Data listing

((

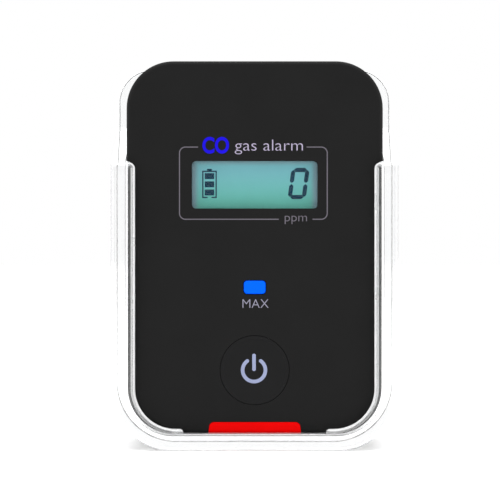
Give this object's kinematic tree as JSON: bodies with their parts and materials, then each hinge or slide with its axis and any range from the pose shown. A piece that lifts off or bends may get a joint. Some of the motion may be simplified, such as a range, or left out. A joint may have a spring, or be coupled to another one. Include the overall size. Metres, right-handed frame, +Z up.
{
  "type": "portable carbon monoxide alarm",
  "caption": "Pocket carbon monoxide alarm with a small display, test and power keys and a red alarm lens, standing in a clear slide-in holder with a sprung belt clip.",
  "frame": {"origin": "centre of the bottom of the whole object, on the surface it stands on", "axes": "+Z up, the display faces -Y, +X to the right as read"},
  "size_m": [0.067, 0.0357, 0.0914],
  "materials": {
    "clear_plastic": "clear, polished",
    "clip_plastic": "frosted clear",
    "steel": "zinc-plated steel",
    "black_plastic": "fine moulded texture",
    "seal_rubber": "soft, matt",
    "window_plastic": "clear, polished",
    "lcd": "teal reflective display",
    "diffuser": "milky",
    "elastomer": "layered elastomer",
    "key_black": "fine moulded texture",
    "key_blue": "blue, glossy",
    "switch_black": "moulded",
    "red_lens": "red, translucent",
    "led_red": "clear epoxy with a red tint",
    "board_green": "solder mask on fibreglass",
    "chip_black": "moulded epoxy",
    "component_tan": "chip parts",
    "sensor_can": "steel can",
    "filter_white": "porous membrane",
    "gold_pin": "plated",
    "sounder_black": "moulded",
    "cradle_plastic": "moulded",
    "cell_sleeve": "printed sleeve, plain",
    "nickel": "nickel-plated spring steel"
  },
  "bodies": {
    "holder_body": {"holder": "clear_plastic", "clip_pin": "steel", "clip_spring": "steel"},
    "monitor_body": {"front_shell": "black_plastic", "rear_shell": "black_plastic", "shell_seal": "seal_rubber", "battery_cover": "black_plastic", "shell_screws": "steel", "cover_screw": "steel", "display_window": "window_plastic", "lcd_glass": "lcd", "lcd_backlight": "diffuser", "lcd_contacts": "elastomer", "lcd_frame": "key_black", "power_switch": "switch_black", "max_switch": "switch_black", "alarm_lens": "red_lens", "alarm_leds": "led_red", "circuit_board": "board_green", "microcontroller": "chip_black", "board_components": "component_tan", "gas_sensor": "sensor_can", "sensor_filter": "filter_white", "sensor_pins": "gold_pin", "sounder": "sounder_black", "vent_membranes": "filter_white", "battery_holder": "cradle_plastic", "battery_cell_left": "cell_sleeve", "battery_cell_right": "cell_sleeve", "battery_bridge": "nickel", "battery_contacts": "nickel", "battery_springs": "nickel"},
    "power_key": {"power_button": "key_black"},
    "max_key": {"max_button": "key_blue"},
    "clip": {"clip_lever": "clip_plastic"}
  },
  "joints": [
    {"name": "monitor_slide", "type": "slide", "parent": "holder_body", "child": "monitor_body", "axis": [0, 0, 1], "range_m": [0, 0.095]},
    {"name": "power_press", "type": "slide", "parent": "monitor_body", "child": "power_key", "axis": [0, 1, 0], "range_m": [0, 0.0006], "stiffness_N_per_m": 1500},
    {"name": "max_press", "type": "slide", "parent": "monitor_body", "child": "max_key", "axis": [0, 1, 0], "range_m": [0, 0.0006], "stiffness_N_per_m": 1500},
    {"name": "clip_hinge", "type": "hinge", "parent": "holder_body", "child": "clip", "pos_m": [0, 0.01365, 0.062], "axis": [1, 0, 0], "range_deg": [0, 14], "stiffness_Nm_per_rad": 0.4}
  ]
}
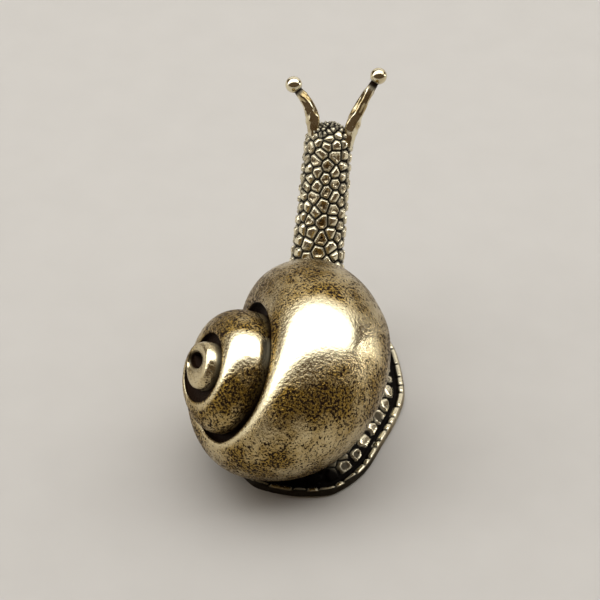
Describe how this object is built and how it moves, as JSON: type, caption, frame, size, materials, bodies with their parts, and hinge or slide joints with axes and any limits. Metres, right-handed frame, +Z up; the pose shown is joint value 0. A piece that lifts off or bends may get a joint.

))

# TASK TO COMPLETE:
Gather each line of the listing containing the word "joints" and show it.

# WORKED ANSWER:
  "joints": [
Describe how this object is built and how it moves, as JSON: type, caption, frame, size, materials, bodies with their parts, and hinge or slide joints with axes and any limits. Metres, right-handed frame, +Z up; the pose shown is joint value 0. A piece that lifts off or bends may get a joint.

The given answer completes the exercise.